Because we live and breathe food and drink, the segments come out sharper and more compelling than a generic research agency would build. We are not learning your category from scratch on the project, so the segments reflect how consumers really behave around food and drink, the occasions, the tensions and the trade-offs, rather than a tidy statistical model that means little come Monday morning.
And we do not hand over a deck and leave. We help bring the segments to life across the business and embed them properly, so they keep shaping decisions long after the project closes.

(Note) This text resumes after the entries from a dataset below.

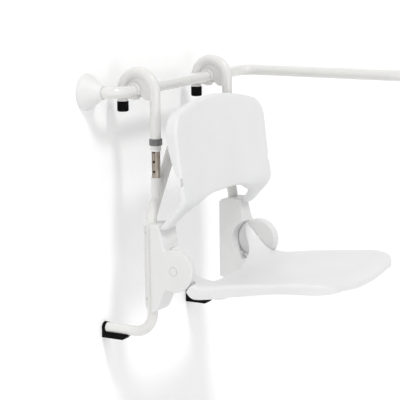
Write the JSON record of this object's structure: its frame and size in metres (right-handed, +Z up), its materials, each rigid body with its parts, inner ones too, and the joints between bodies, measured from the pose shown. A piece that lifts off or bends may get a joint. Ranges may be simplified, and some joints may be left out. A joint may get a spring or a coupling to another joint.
{
  "type": "shower chair",
  "caption": "Height-adjustable shower chair with folding dished seat and backrest, hung by two tubular hooks from a wall-mounted handrail and resting on rubber feet against the wall",
  "frame": {"origin": "centre of the left wall plate of the handrail, on the wall plane Y = 0", "axes": "+Z is up, +Y points into the wall, so the chair faces -Y, and +X runs along the handrail to the sitter's left"},
  "size_m": [0.9625, 0.765, 0.838],
  "materials": {
    "coated_tube": "glossy white plastic coating over steel tube",
    "matt_white": "matt white moulding",
    "seat_plastic": "satin white moulding",
    "block_plastic": "satin off-white moulding",
    "saddle_plastic": "satin light grey-white moulding",
    "bush_plastic": "white low-friction plastic",
    "grey_plastic": "mid grey moulding",
    "stainless": "brushed stainless steel",
    "plate_steel": "zinc-plated steel",
    "black_rubber": "black rubber"
  },
  "bodies": {
    "rail": {"wall_rail": "coated_tube", "rail_plate_left": "plate_steel", "rail_plate_right": "plate_steel", "flange_cover_left": "matt_white", "flange_cover_right": "matt_white"},
    "hooks": {"hook_tube_left": "coated_tube", "hook_tube_right": "coated_tube", "hook_end_cap_left": "black_rubber", "hook_end_cap_right": "black_rubber", "rail_saddle_left": "saddle_plastic", "rail_saddle_right": "saddle_plastic", "height_collar_left": "grey_plastic", "height_collar_right": "grey_plastic", "guide_bush_left": "bush_plastic", "guide_bush_right": "bush_plastic"},
    "lower_frame": {"side_tube_left": "coated_tube", "side_tube_right": "coated_tube", "back_cross_tube": "coated_tube", "lower_sleeve_left": "coated_tube", "lower_sleeve_right": "coated_tube", "inner_tube_left": "stainless", "inner_tube_right": "stainless", "foot_pad_left": "black_rubber", "foot_pad_right": "black_rubber", "hinge_block_left": "block_plastic", "hinge_block_right": "block_plastic", "hinge_pin_left": "stainless", "hinge_pin_right": "stainless", "pin_cap_left": "block_plastic", "pin_cap_right": "block_plastic", "stop_buffer_left": "bush_plastic", "stop_buffer_right": "bush_plastic", "block_screws_left": "stainless", "block_screws_right": "stainless", "backrest_shell": "seat_plastic", "backrest_bracket_left": "block_plastic", "backrest_bracket_right": "block_plastic", "backrest_screws": "stainless"},
    "seat": {"seat_shell": "seat_plastic", "hinge_bush_left": "bush_plastic", "hinge_bush_right": "bush_plastic"},
    "lock_left": {"lock_pin_left": "grey_plastic"},
    "lock_right": {"lock_pin_right": "grey_plastic"}
  },
  "joints": [
    {"name": "rail_slide", "type": "slide", "parent": "rail", "child": "hooks", "axis": [1, 0, 0], "range_m": [-0.025, 0.15]},
    {"name": "height_slide", "type": "slide", "parent": "hooks", "child": "lower_frame", "axis": [0, 0, 1], "range_m": [0, 0.06]},
    {"name": "seat_fold", "type": "hinge", "parent": "lower_frame", "child": "seat", "pos_m": [0.33, -0.265, -0.53], "axis": [-1, 0, 0], "range_deg": [0, 80]},
    {"name": "lock_left_slide", "type": "slide", "parent": "hooks", "child": "lock_left", "axis": [-1, 0, 0], "range_m": [0, 0.006], "stiffness_N_per_m": 400, "springref_m": -0.002},
    {"name": "lock_right_slide", "type": "slide", "parent": "hooks", "child": "lock_right", "axis": [1, 0, 0], "range_m": [0, 0.006], "stiffness_N_per_m": 400, "springref_m": -0.002}
  ]
}
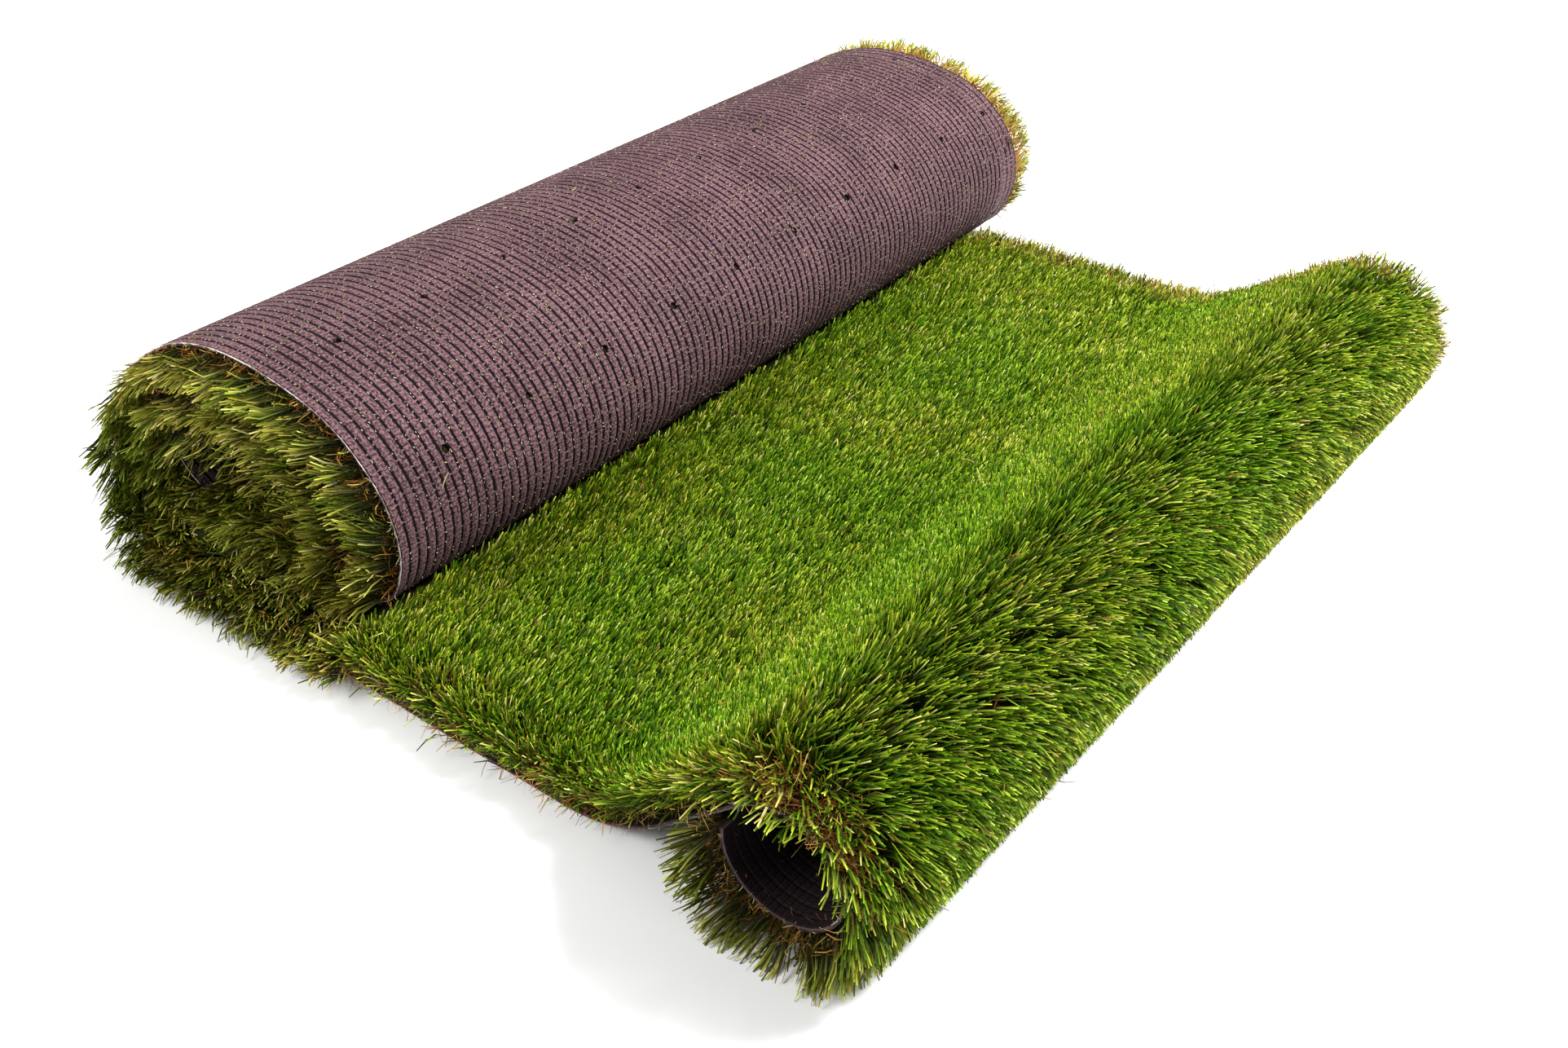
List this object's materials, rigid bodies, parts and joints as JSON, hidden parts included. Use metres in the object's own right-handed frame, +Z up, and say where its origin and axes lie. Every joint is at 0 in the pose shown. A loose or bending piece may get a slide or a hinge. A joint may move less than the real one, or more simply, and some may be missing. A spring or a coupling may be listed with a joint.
{
  "type": "roll of artificial grass",
  "caption": "Partly unrolled sheet of artificial grass: squashed roll with its backing outside, a flat stretch of pile, and a hump whose free end curls under.",
  "frame": {"origin": "on the floor, under the middle of the object's box", "axes": "+X the way the sheet unrolls, +Y along the roll, +Z up"},
  "size_m": [0.9186, 1.118, 0.2188],
  "materials": {
    "backing": "matte coated weave",
    "pile": "satin blades"
  },
  "bodies": {
    "root": {"backing_sheet": "backing", "grass_pile": "pile"}
  },
  "joints": []
}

That means naming and characterising the segments so teams recognise them instantly, building the tools and sessions that get marketing, NPD, insight and commercial all working from the same picture, and keeping the segmentation a living part of how the business thinks rather than a report that gathers dust.
It is not the right tool for every brief. If you need a foundational quantitative baseline before segmentation work, U&A is the right starting point. If the question is about deep behavioural understanding of a single audience rather than mapping across audiences, ethnography goes deeper. If the brief is exploratory rather than structured, consumer closeness may surface what segmentation would over-simplify. We will tell you straight on the scoping call.
The segmentation dimension is the most important methodology choice in the project, because it decides what the segments will actually be useful for. We focus on the two that earn their place most often in food and drink.
Attitudinal segmentation clusters consumers on what they believe: their values, motivations and the attitudes that shape how they relate to a category. It is the approach to reach for when the decision is about positioning and brand strategy, because it tells you who to talk to and what will land with them.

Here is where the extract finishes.